Realty Income is one of the most rock-solid REITs of any kind (not just retail). It pays a 4.9% dividend yield and has a phenomenal track record. Since its 1994 NYSE listing, the company has increased its dividend over 100 times and has delivered 15.3% annualized returns, handily beating the S&P 500.
Outlets are doing quite well
Tanger Factory Outlet Centers (NYSE: SKT) is by far the riskier of the two REITs detailed here, but it's certainly one that could thrive in the post-pandemic retail environment. And with shares more than 60% lower than their 2020 highs, it could be worth a look for long-term investors with a relatively high level of risk tolerance.
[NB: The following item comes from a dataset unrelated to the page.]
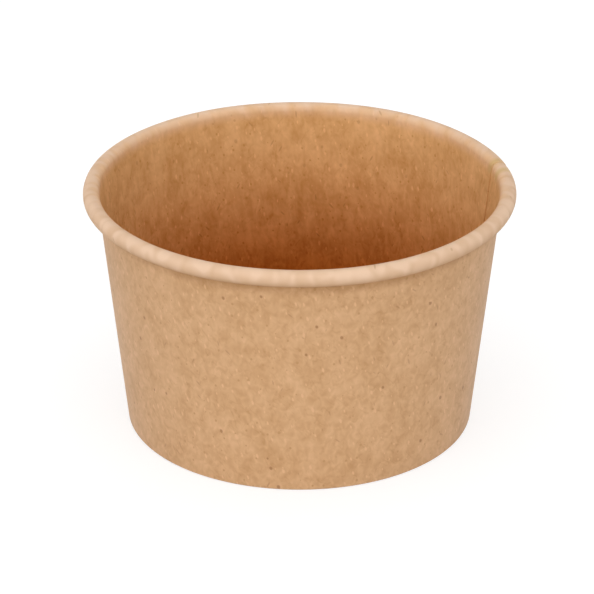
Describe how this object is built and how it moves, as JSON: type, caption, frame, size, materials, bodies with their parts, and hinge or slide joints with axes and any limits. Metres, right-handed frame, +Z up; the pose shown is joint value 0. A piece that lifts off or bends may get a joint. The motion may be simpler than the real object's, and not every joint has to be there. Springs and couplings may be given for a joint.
{
  "type": "paper sauce cup",
  "caption": "Small round kraft paper cup for sauces and dips, with leaning walls, a rolled rim, a lapped side seam and a raised floor held in a folded foot.",
  "frame": {"origin": "centre of the ring that the cup stands on", "axes": "+Z up along the cup's axis, from the foot to the rim; +X and +Y level, with the side seam between them, 14 degrees from +X"},
  "size_m": [0.074, 0.074, 0.0435],
  "materials": {
    "wall_board": "matt unbleached kraft, fibrous, with sparse dark flecks",
    "base_board": "matt unbleached kraft, fibrous, with sparse dark flecks"
  },
  "bodies": {
    "root": {"side_wall": "wall_board", "base_disc": "base_board"}
  },
  "joints": []
}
To be sure, there are some major headwinds facing Tanger's business. Several of its major tenants, including Ascena Retail Group (the company's second-largest tenant of all), J.Crew, and Brooks Brothers, have filed for bankruptcy this year, and they likely aren't the last. So, Tanger's vacancy rate is likely to rise significantly as these bankruptcy restructurings play out.
However, the news isn't all bad. Tanger's rent collection increased from 40% in the second quarter to 85% in August, and it has likely increased even further since then. Virtually all of Tanger's tenants are now reopened, and in August and September, the company reported customer traffic that was approaching 90% of 2019 levels.
Outlet shopping is a form of discount-oriented shopping, and just like the discount-focused tenants I discussed with Realty Income, Tanger's properties aren't terribly vulnerable to e-commerce competitors. And while vacancies may rise in the short term, Tanger has reported interest from several large-scale retailers (like furniture brands) that could help fill space. Long-term, there could be significant growth potential, as the outlet shopping industry is rather small in size and could actually benefit from the decline of full-priced, mall-based retail.
Expect a roller coaster ride
To be clear, I'm suggesting these two REITs because I think they'll produce excellent returns over the next five or 10 years, or beyond. Neither is low risk in the short run, and Tanger is one I would put in the "high risk" category even from a long-term perspective. In short, no stock that is capable of multiplying your investment is without significant risk. The COVID-19 pandemic remains a very fluid situation, and there's likely to be quite a bit of volatility as it evolves.